Being Aware is Real
Not much is known about dreams. Where they come from, what purpose they serve, why they come to us when we’re unconscious and what does unconsciousness mean anyways?
I separated my dreams from “the real world”. What happened in my dreams wasn’t real and the realm that they took place in was a construct of my mind.
Recently I’ve had a different approach towards dreams. I started to think about consciousness itself and how my consciousness is a unique perspective of the world that I see, not the world itself.
The “real world” isn’t the real world at all because you’re only experiencing this world from your point of view and your perception of this world constructs what’s real to you. Almost like dreams, dreams that are created in my mind share the same place that also create the world in which I live in.
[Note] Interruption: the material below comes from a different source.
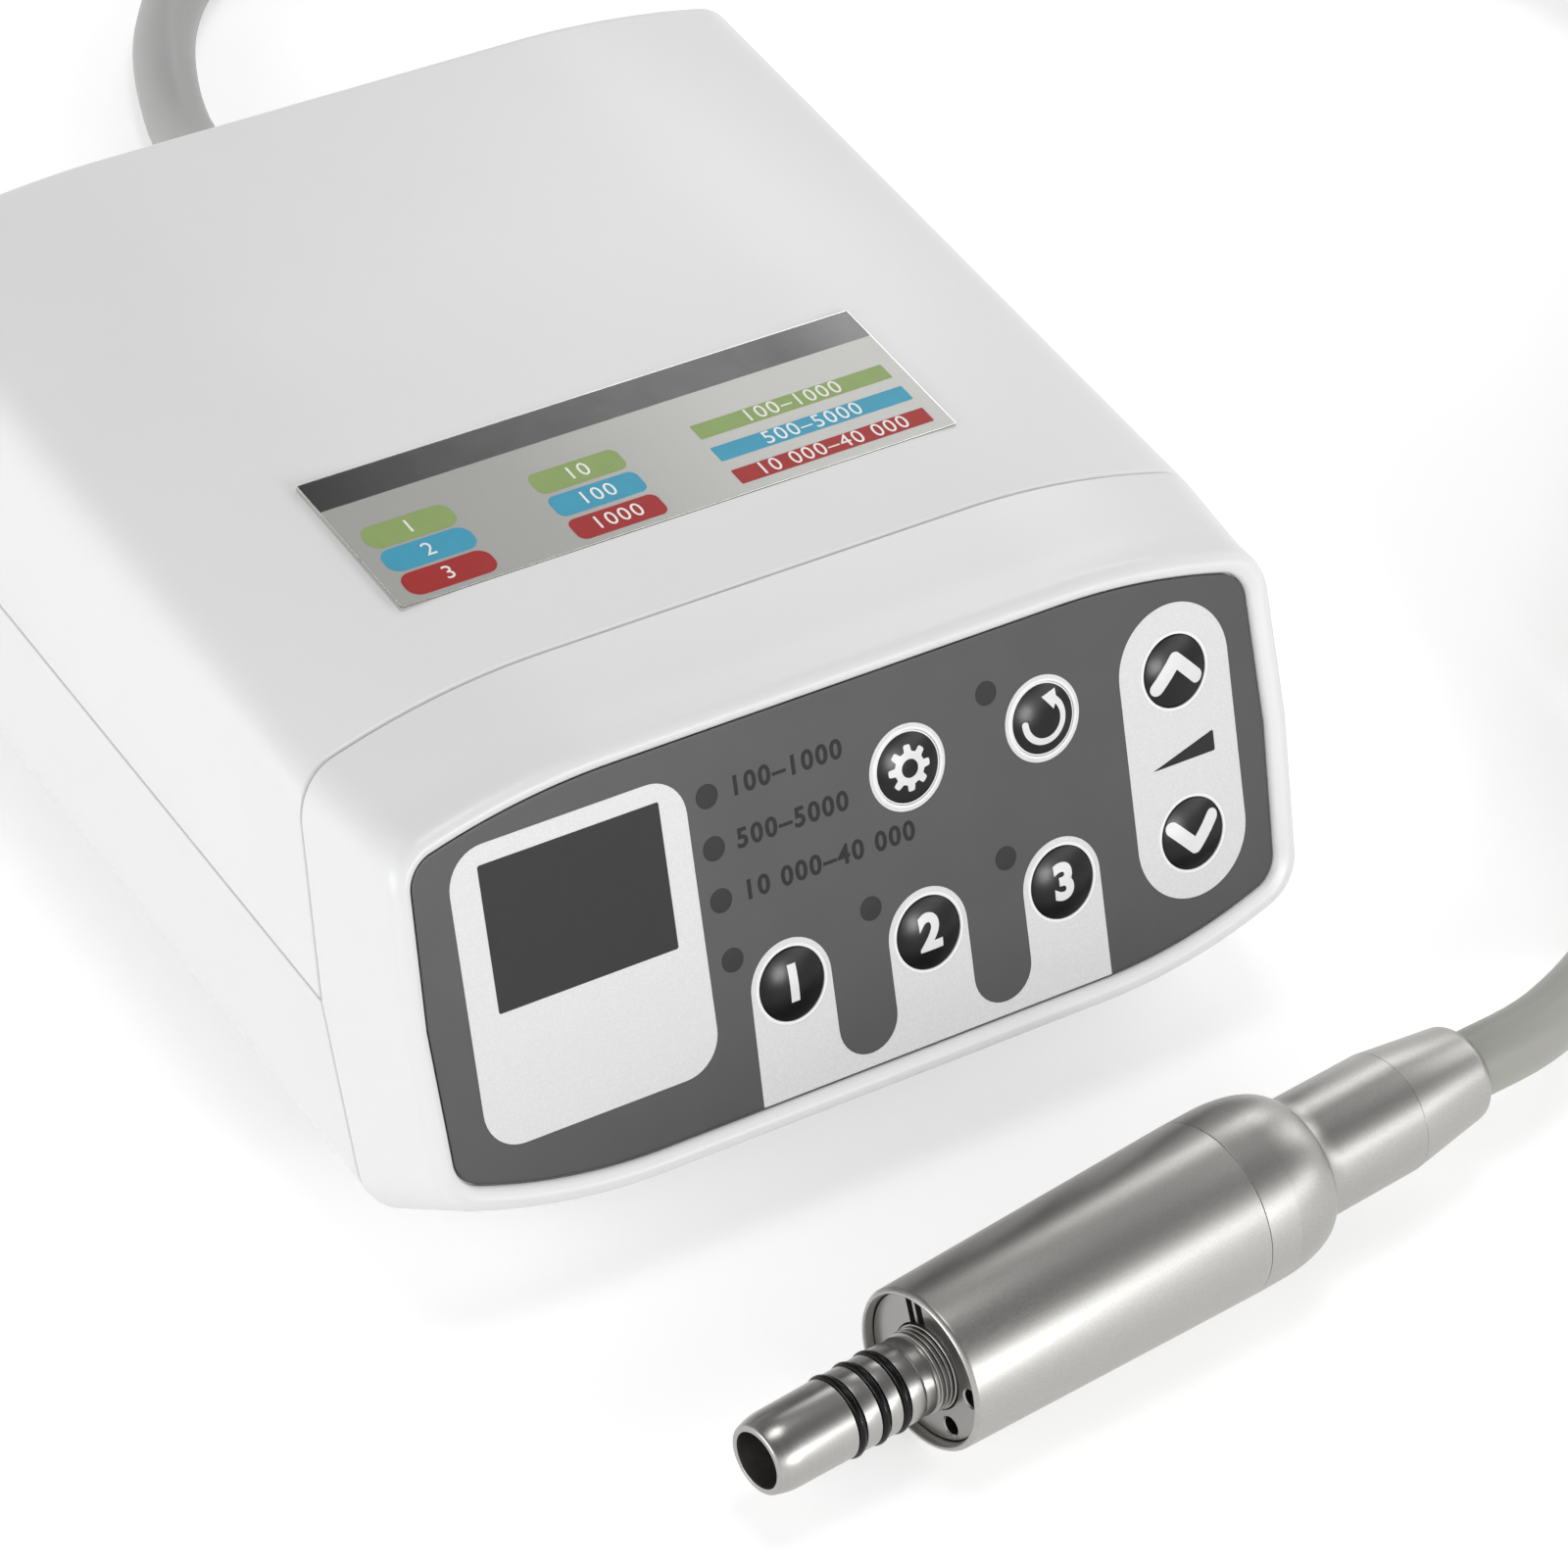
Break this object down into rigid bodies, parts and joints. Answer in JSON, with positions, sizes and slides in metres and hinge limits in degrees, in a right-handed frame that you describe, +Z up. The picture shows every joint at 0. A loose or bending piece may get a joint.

So what’s the difference? How could one be more real than the other? I now don’t separate the two as I once did.
When I’m no longer in this form of consciousness, will it matter in which way my mind projected experiences, be it in the “real world” or in a dream?
I don’t think on a universal level, on a deeper level, on a spiritual level, that it makes to much of a difference.
So now I don’t separate the two. Or should I say I don’t make either-or to extreme. I meet right in the middle where I view dreams with a little more significance and the “real world” with a little less.
Nonetheless, they are both forms of conciseness that we ourselves can be aware of and having the ability to be aware is as real as it gets.